Dr Ross said that students complaints had been ‘assumed to be well founded’ and this was ‘unbearably stressful’, meaning he could ‘tolerate it no longer’.
The panel heard the same day he emailed his resignation, considering himself ‘constructively dismissed’, calling the behaviour of his managers ‘unreasonable ‘ and ‘irrational’ and a breach of his contract.
Dr Ross told the Glasgow tribunal that for ‘a long time’ he had to succumb to pressure from managers and ‘tolerate’ excessive direction to students going on around him, but he was now being asked to ‘participate’ in it.
Giving evidence, he said: ‘There is serious wrong-doing everywhere in further education.
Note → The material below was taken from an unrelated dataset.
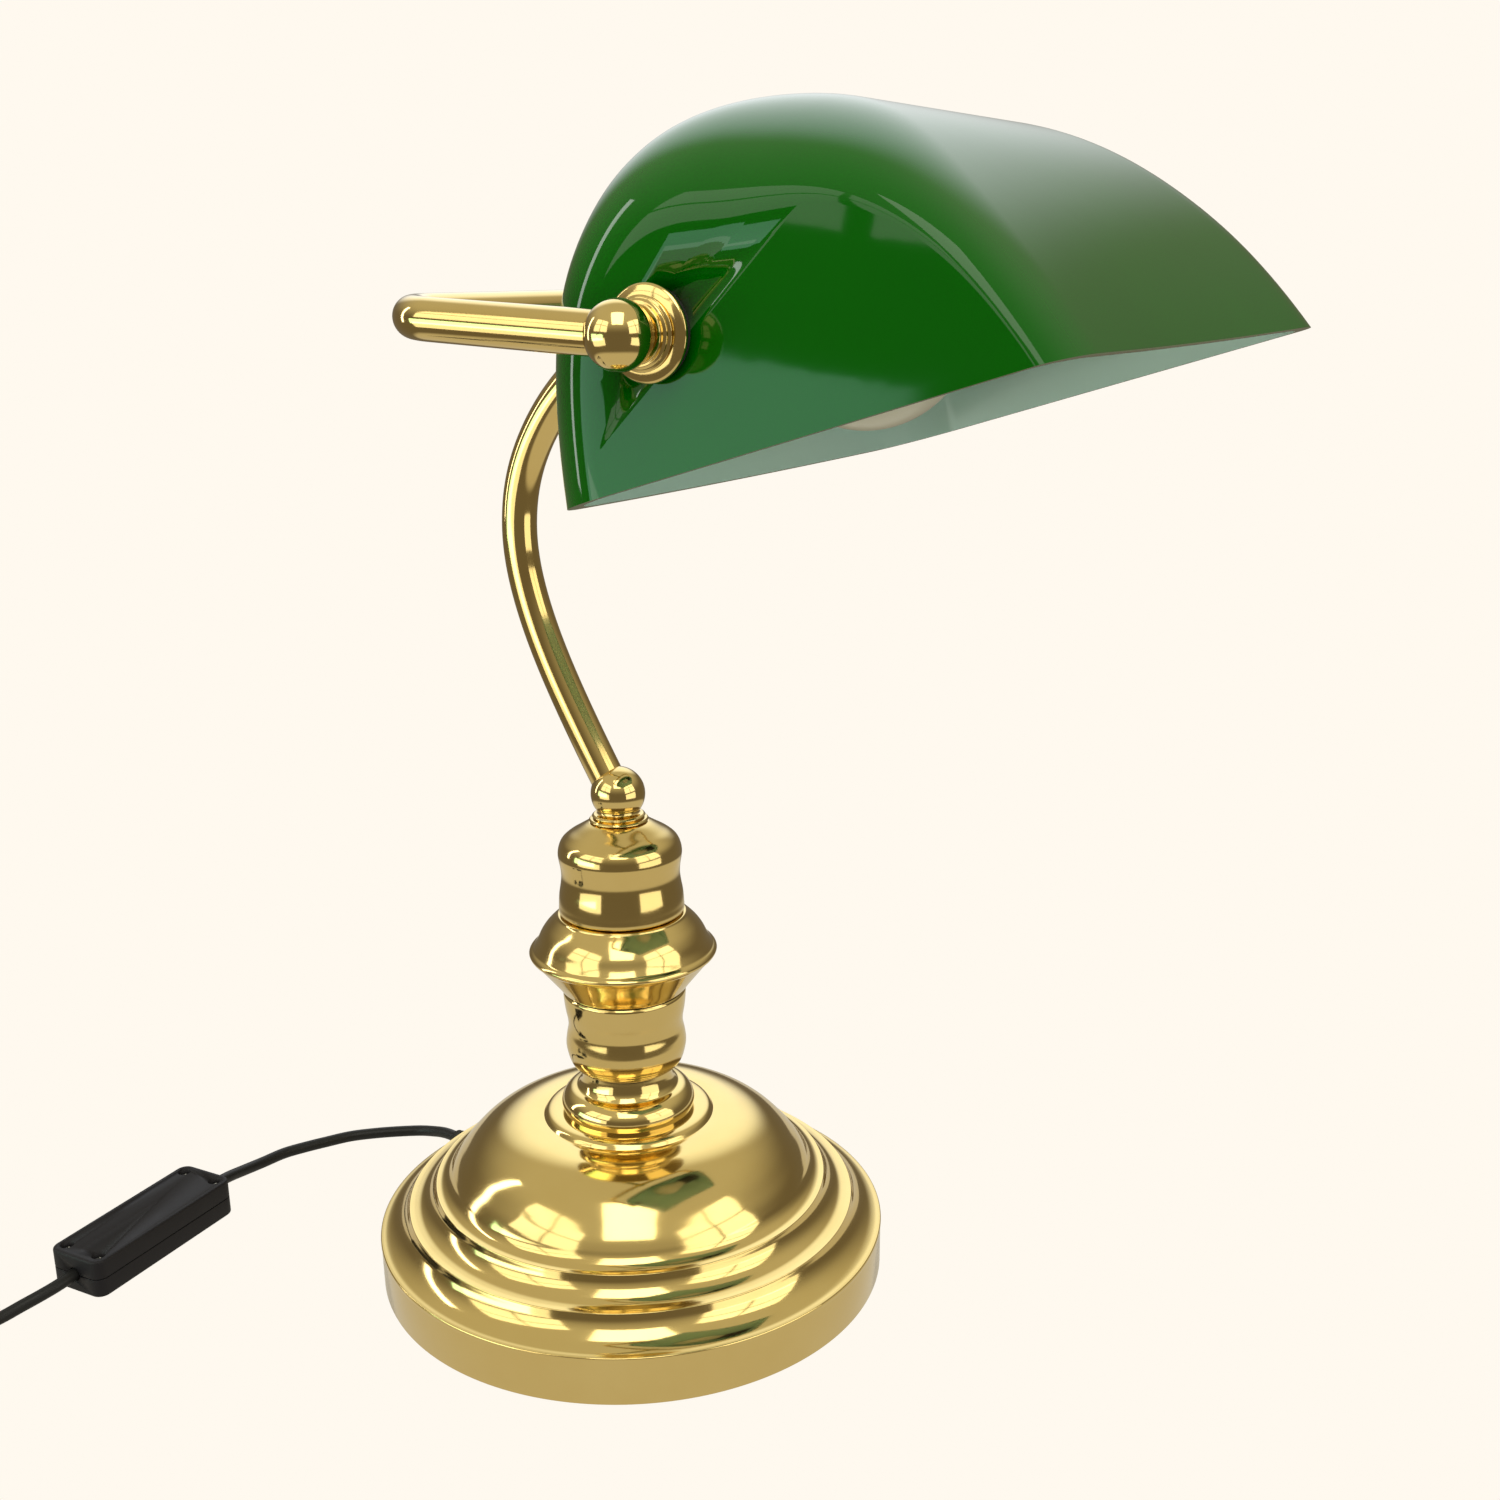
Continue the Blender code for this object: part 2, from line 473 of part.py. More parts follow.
def shade_station(section: list, turn: float, blend: float, side: int, wall: float) -> list:
    """Return one outline of the shade.

    turn runs from 0 at the end face to a right angle where the rounding ends; blend then runs to the middle.
    wall draws the outline inwards for the inner surface.
    """
    half = 0.5 * SHADE_LENGTH
    points = []
    for u, w, t in section:
        edge = math.cos(math.pi * t) ** 2
        shrink = (SHRINK_BACK if t < 0.5 else SHRINK_FRONT) * edge + SHRINK_TOP * (1.0 - edge)
        reach = (ROUND_BACK if t < 0.5 else ROUND_FRONT) * edge + ROUND_TOP * (1.0 - edge)
        scale = 1.0 - shrink * (1.0 - math.sin(turn))
        du, dw = u - SHADE_CENTRE_U, w
        size = math.hypot(du, dw)
        scale *= (size - wall) / size
        du, dw = du * scale, dw * scale
        distance = reach * (1.0 - math.cos(turn)) * (1.0 - blend) + half * blend
        along = -half + wall * (1.0 - distance / half) + distance + END_LEAN * dw * (1.0 - distance / half)
        bulge = 1.0 - (along / half) ** 2
        forward = SHADE_CENTRE_U + du + BOW_FRONT * max(0.0, (t - 0.6) / 0.4) * bulge
        forward -= BOW_BACK * max(0.0, (0.3 - t) / 0.3) * bulge
        points.append(shade_to_lamp(-side * along, forward, dw))
    return points


def shade_to_lamp(x: float, forward: float, up: float) -> tuple:
    """Turn shade coordinates into the lamp's."""
    cosine, sine = math.cos(SHADE_TILT), math.sin(SHADE_TILT)
    return (x, SHADE_BACK_Y - forward * cosine + up * sine, SHADE_BACK_Z + forward * sine + up * cosine)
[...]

Everybody knows there’s a spoon-feeding culture regarding exams.’
Employment Judge Mary Kearns said: ‘Dr Ross was highly qualified, had thirty years’ experience in teaching and was a fellow of the Higher Education Authority.
‘We concluded that the language and content of (Ms Leonard’s) email, sent as it was to an experienced and highly qualified professional, was clearly likely to destroy or seriously damage the relationship of trust and confidence.
‘Dr Ross’s resignation was partly in response to it and partly due to his belief that it was part of a larger spoon-feeding culture in Scottish further education and his general frustration with the system.
‘Thus, although Ms Leonard’s email and attachment were not the sole cause of Dr Ross’s resignation, they were an effective cause. It follows that he was constructively dismissed.
‘The college failed to follow their own capability and/or disciplinary policies.
‘They failed to give him advance notice of the matters of concern. They inappropriately treated student feedback and informal complaints as indicative of Dr Ross’ performance.’